Massachusetts police may no longer be able to arrest people for having a small amount of hashish, because a new law that decriminalizes possessing up to an ounce of marijuana could apply to other drugs with the same psychoactive ingredient, according to guidelines issued today.
The guidelines, from the Executive Office of Public Safety and Security, say possession of an ounce or less of THC — the primary psychoactive ingredient in marijuana, hashish or hash oil — may now be decriminalized as well.
Voters passed a referendum in November that replaces the criminal penalties for having up to an ounce of pot with the civil penalty of a $100 fine and forfeiture of the drug. The law takes effect Friday, and law enforcement agencies have been awaiting a guide to its practical enforcement.
State officials expect that the judiciary will eventually have to answer specific questions about the law’s scope.
But the guidelines make clear that existing laws prohibiting the distribution of marijuana or operating a motor vehicle under its influence remain unchanged. In addition, all law enforcement officers with civil enforcement powers — including campus officers — have the authority to issue the new $100 tickets.
The guidelines also note the law allows cities and towns to pass ordinances or bylaws banning the public use of marijuana, even if having a small amount is decriminalized. Such bylaws had been unnecessary previously because possession of any amount of marijuana was illegal.
Municipalities may want to enact the ordinances, much like public drinking ordinances, to prevent someone from smoking a joint on a public space, such as the Boston Common. Beginning Friday, that person risks nothing more than a $100 fine.
"EOPSS recommends that municipalities enact such bylaws or ordinances and provide police with the option of treating public use as a misdemeanor offense," the guidelines said.
The document includes a sample bylaw prepared by Attorney General Martha Coakley.
Separately, the state’s commissioner of elementary and secondary education said in a memo last week that he does not believe the new law affects the authority of school officials to suspend or expel students who get caught with an ounce or less of marijuana on school property or at school-sponsored events.
"We encourage school officials to use their authority under state law and school committee policy with discretion," wrote Mitchell Chester. "Preferably, disciplinary measures should be coupled with drug awareness programs, and students should be given the opportunity to continue education in alternative settings when excluded from school for disciplinary reasons."
While proponents had argued the new law would free law enforcement officers to focus on more serious crime, police chiefs and the state’s 11 district attorneys opposed the change.
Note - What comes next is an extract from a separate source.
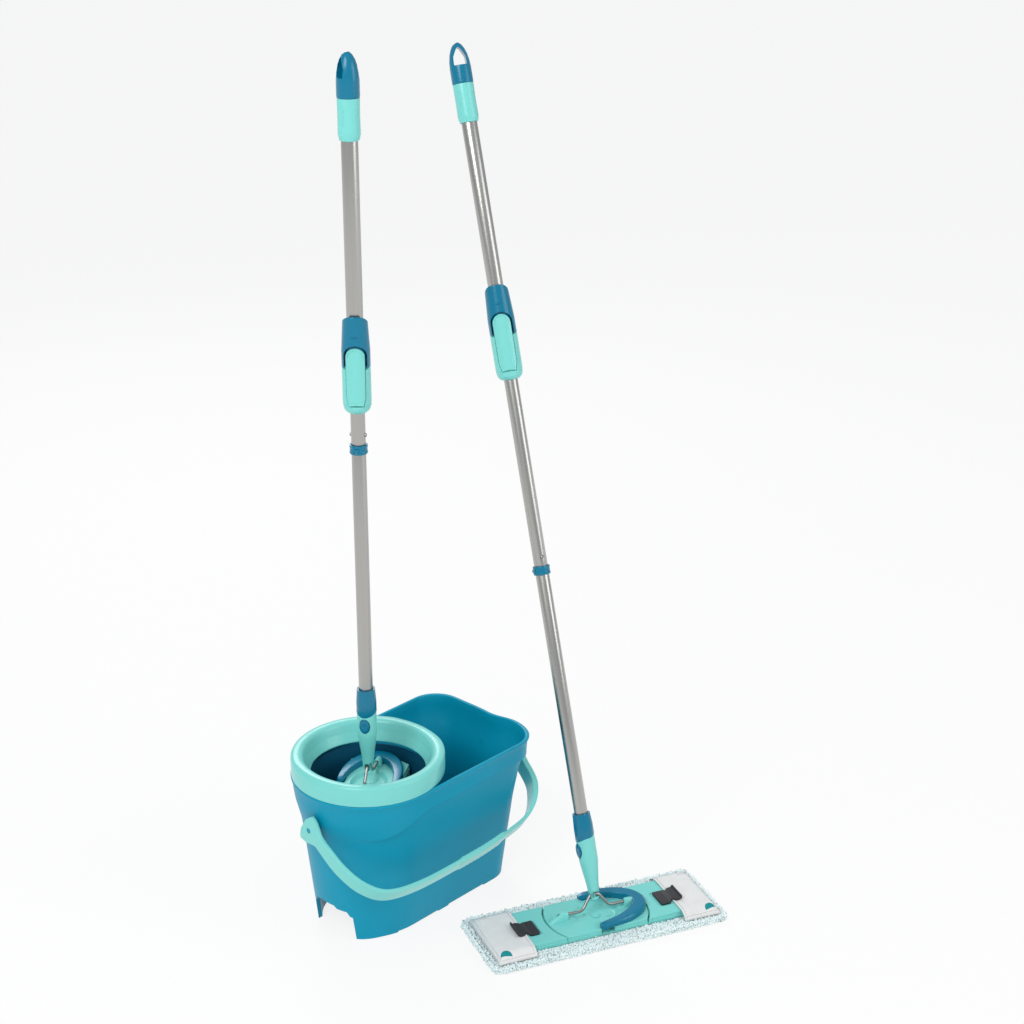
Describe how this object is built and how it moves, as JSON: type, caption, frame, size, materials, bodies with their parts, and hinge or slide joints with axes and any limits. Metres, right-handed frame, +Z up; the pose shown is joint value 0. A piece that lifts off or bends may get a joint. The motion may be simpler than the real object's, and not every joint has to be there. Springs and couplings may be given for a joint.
{
  "type": "spin mop",
  "caption": "Oval mop bucket with a spin basket under a round collar, a folded flat mop standing in the basket, and the same mop open on the floor with its fringed pad.",
  "frame": {"origin": "centre of the footprint's bounding box on the floor", "axes": "+X along the bucket from its basket end to its open end, +Y to the bucket's far side, +Z up"},
  "size_m": [0.5656, 0.579, 1.393],
  "materials": {
    "tank_plastic": "satin moulded",
    "pale_plastic": "semi-gloss moulded",
    "deep_plastic": "semi-gloss moulded",
    "basket_plastic": "satin moulded",
    "tube_steel": "drawn and lacquered",
    "wire_steel": "plated wire",
    "latch_rubber": "matt moulded",
    "pad_fabric": "microfibre pile",
    "bush_nylon": "natural nylon"
  },
  "bodies": {
    "bucket": {"tank": "tank_plastic", "collar": "pale_plastic", "spindle": "tube_steel"},
    "basket": {"basket": "basket_plastic"},
    "bail": {"bail": "pale_plastic"},
    "basket_head": {"basket_head_plate": "pale_plastic", "basket_wing_pin_left": "wire_steel", "basket_wing_pin_right": "wire_steel"},
    "basket_wing_left_leaf": {"basket_wing_left": "pale_plastic"},
    "basket_latch_left_clip": {"basket_latch_left": "latch_rubber"},
    "basket_wing_right_leaf": {"basket_wing_right": "pale_plastic"},
    "basket_latch_right_clip": {"basket_latch_right": "latch_rubber"},
    "basket_loop": {"basket_lift_loop": "deep_plastic"},
    "basket_yoke": {"basket_yoke_wire": "wire_steel"},
    "basket_pole": {"basket_socket_body": "pale_plastic", "basket_socket_sleeve": "deep_plastic", "basket_foot_tube": "tube_steel", "basket_stop_ring": "deep_plastic", "basket_middle_tube": "tube_steel", "basket_drive_nut": "bush_nylon"},
    "basket_socket_release": {"basket_socket_button": "deep_plastic"},
    "basket_snap_left": {"basket_snap_button_left": "wire_steel"},
    "basket_snap_right": {"basket_snap_button_right": "wire_steel"},
    "basket_bush": {"basket_guide_bush": "bush_nylon"},
    "basket_handle": {"basket_clamp_lower_shell": "pale_plastic", "basket_clamp_upper_shell": "deep_plastic", "basket_upper_tube": "tube_steel", "basket_twist_rod": "wire_steel", "basket_grip_sleeve": "pale_plastic", "basket_hang_cap": "deep_plastic"},
    "basket_lever": {"basket_clamp_lever": "pale_plastic"},
    "floor_head": {"floor_head_plate": "pale_plastic", "floor_wing_pin_left": "wire_steel", "floor_wing_pin_right": "wire_steel", "pad_centre": "pad_fabric"},
    "floor_wing_left_leaf": {"floor_wing_left": "pale_plastic", "pad_left": "pad_fabric"},
    "floor_latch_left_clip": {"floor_latch_left": "latch_rubber"},
    "floor_wing_right_leaf": {"floor_wing_right": "pale_plastic", "pad_right": "pad_fabric"},
    "floor_latch_right_clip": {"floor_latch_right": "latch_rubber"},
    "floor_loop": {"floor_lift_loop": "deep_plastic"},
    "floor_yoke": {"floor_yoke_wire": "wire_steel"},
    "floor_pole": {"floor_socket_body": "pale_plastic", "floor_socket_sleeve": "deep_plastic", "floor_foot_tube": "tube_steel", "floor_stop_ring": "deep_plastic", "floor_middle_tube": "tube_steel", "floor_drive_nut": "bush_nylon"},
    "floor_socket_release": {"floor_socket_button": "deep_plastic"},
    "floor_snap_left": {"floor_snap_button_left": "wire_steel"},
    "floor_snap_right": {"floor_snap_button_right": "wire_steel"},
    "floor_bush": {"floor_guide_bush": "bush_nylon"},
    "floor_handle": {"floor_clamp_lower_shell": "pale_plastic", "floor_clamp_upper_shell": "deep_plastic", "floor_upper_tube": "tube_steel", "floor_twist_rod": "wire_steel", "floor_grip_sleeve": "pale_plastic", "floor_hang_cap": "deep_plastic"},
    "floor_lever": {"floor_clamp_lever": "pale_plastic"}
  },
  "joints": [
    {"name": "basket_spin", "type": "hinge", "parent": "bucket", "child": "basket", "pos_m": [-0.15012, 0.16216, 0.079], "axis": [0, 0, 1], "continuous": true},
    {"name": "bail_swing", "type": "hinge", "parent": "bucket", "child": "bail", "pos_m": [-0.15012, 0.16216, 0.205], "axis": [-1, 0, 0], "range_deg": [0, 105]},
    {"name": "basket_mop_lift", "type": "slide", "parent": "basket", "child": "basket_head", "axis": [0, 0, 1], "range_m": [0, 0.32]},
    {"name": "basket_wing_left_fold", "type": "hinge", "parent": "basket_head", "child": "basket_wing_left_leaf", "pos_m": [-0.20675, 0.12827, 0.229], "axis": [0.5135, -0.8581, 0], "range_deg": [0, 18]},
    {"name": "basket_latch_left_open", "type": "hinge", "parent": "basket_wing_left_leaf", "child": "basket_latch_left_clip", "pos_m": [-0.21283, 0.12463, 0.18657], "axis": [-0.5135, 0.8581, 0], "range_deg": [0, 3]},
    {"name": "basket_wing_right_fold", "type": "hinge", "parent": "basket_head", "child": "basket_wing_right_leaf", "pos_m": [-0.09348, 0.19606, 0.229], "axis": [-0.5135, 0.8581, 0], "range_deg": [0, 18]},
    {"name": "basket_latch_right_open", "type": "hinge", "parent": "basket_wing_right_leaf", "child": "basket_latch_right_clip", "pos_m": [-0.0874, 0.1997, 0.18657], "axis": [0.5135, -0.8581, 0], "range_deg": [0, 3]},
    {"name": "basket_loop_raise", "type": "hinge", "parent": "basket_head", "child": "basket_loop", "pos_m": [-0.15012, 0.16216, 0.238], "axis": [0.5135, -0.8581, 0], "range_deg": [0, 50]},
    {"name": "basket_yoke_tilt", "type": "hinge", "parent": "basket_head", "child": "basket_yoke", "pos_m": [-0.15012, 0.16216, 0.247], "axis": [-0.8581, -0.5135, 0], "range_deg": [-15, 15]},
    {"name": "basket_socket_tilt", "type": "hinge", "parent": "basket_yoke", "child": "basket_pole", "pos_m": [-0.15012, 0.16216, 0.269], "axis": [-0.5135, 0.8581, 0], "range_deg": [-7, 7]},
    {"name": "basket_socket_button_press", "type": "slide", "parent": "basket_pole", "child": "basket_socket_release", "axis": [0.8581, 0.5135, 0], "range_m": [0, 0.0015], "stiffness_N_per_m": 400},
    {"name": "basket_snap_left_press", "type": "slide", "parent": "basket_pole", "child": "basket_snap_left", "axis": [0.5135, -0.8581, 0], "range_m": [0, 0.0022], "stiffness_N_per_m": 400},
    {"name": "basket_snap_right_press", "type": "slide", "parent": "basket_pole", "child": "basket_snap_right", "axis": [-0.5135, 0.8581, 0], "range_m": [0, 0.0022], "stiffness_N_per_m": 400},
    {"name": "basket_pump", "type": "slide", "parent": "basket_pole", "child": "basket_bush", "axis": [0, 0, 1], "range_m": [-0.03, 0.245]},
    {"name": "basket_twist", "type": "hinge", "parent": "basket_bush", "child": "basket_handle", "pos_m": [-0.15012, 0.16216, 0.864], "axis": [0, 0, 1], "range_deg": [-91, 736]},
    {"name": "basket_lever_open", "type": "hinge", "parent": "basket_handle", "child": "basket_lever", "pos_m": [-0.16425, 0.14902, 0.878], "axis": [0.6807, -0.7325, 0], "range_deg": [0, 30]},
    {"name": "floor_mop_glide", "type": "slide", "parent": "bucket", "child": "floor_head", "axis": [-0.421, -0.907, 0], "range_m": [0, 0.3]},
    {"name": "floor_wing_left_fold", "type": "hinge", "parent": "floor_head", "child": "floor_wing_left_leaf", "pos_m": [0.00702, -0.10705, 0.012], "axis": [-0.421, -0.907, 0], "range_deg": [0, 93]},
    {"name": "floor_latch_left_open", "type": "hinge", "parent": "floor_wing_left_leaf", "child": "floor_latch_left_clip", "pos_m": [-0.03108, -0.08937, 0.0213], "axis": [0.421, 0.907, 0], "range_deg": [0, 85]},
    {"name": "floor_wing_right_fold", "type": "hinge", "parent": "floor_head", "child": "floor_wing_right_leaf", "pos_m": [0.12675, -0.16263, 0.012], "axis": [0.421, 0.907, 0], "range_deg": [0, 93]},
    {"name": "floor_latch_right_open", "type": "hinge", "parent": "floor_wing_right_leaf", "child": "floor_latch_right_clip", "pos_m": [0.16484, -0.18031, 0.0213], "axis": [-0.421, -0.907, 0], "range_deg": [0, 85]},
    {"name": "floor_loop_raise", "type": "hinge", "parent": "floor_head", "child": "floor_loop", "pos_m": [0.06688, -0.13484, 0.021], "axis": [-0.421, -0.907, 0], "range_deg": [0, 50]},
    {"name": "floor_yoke_tilt", "type": "hinge", "parent": "floor_head", "child": "floor_yoke", "pos_m": [0.06688, -0.13484, 0.03], "axis": [-0.907, 0.421, 0], "range_deg": [-78, 6]},
    {"name": "floor_socket_tilt", "type": "hinge", "parent": "floor_yoke", "child": "floor_pole", "pos_m": [0.06975, -0.12867, 0.05092], "axis": [0.4004, 0.8627, -0.309], "range_deg": [-7, 7]},
    {"name": "floor_socket_button_press", "type": "slide", "parent": "floor_pole", "child": "floor_socket_release", "axis": [0.912, -0.4079, 0.0431], "range_m": [0, 0.0015], "stiffness_N_per_m": 400},
    {"name": "floor_snap_left_press", "type": "slide", "parent": "floor_pole", "child": "floor_snap_left", "axis": [-0.4004, -0.8627, 0.309], "range_m": [0, 0.0022], "stiffness_N_per_m": 400},
    {"name": "floor_snap_right_press", "type": "slide", "parent": "floor_pole", "child": "floor_snap_right", "axis": [0.4004, 0.8627, -0.309], "range_m": [0, 0.0022], "stiffness_N_per_m": 400},
    {"name": "floor_pump", "type": "slide", "parent": "floor_pole", "child": "floor_bush", "axis": [0.0888, 0.2991, 0.9501], "range_m": [-0.279, 0]},
    {"name": "floor_twist", "type": "hinge", "parent": "floor_bush", "child": "floor_handle", "pos_m": [0.14472, 0.12377, 0.85279], "axis": [0.0888, 0.2991, 0.9501], "range_deg": [-838, 1]},
    {"name": "floor_lever_open", "type": "hinge", "parent": "floor_handle", "child": "floor_lever", "pos_m": [0.1322, 0.11547, 0.87131], "axis": [0.6956, -0.7013, 0.1558], "range_deg": [0, 30]}
  ],
  "couplings": [
    {"joint": "basket_twist", "follows": "basket_pump", "rad_per_m": 52.36},
    {"joint": "floor_twist", "follows": "floor_pump", "rad_per_m": 52.36}
  ]
}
They said it would ease access to what they consider a gateway drug and impede their ability to arrest drug traffickers and other criminals who often first become suspects because of marijuana possession.
"Now, as long as you keep it to an ounce or less, the worse-case scenario is a $100 fine — and it doesn’t matter how many times you get caught, and there’s no record of it," Walpole Police Chief Richard Stillman said. "It’s a cost of doing business."
Stillman also said teens may gravitate toward pot because the penalty for having an ounce or less is far less than the penalty for having alcohol. Under the new pot law, anyone under 18 would face the same forfeiture and fine as an adult if they complete a drug awareness program within a year.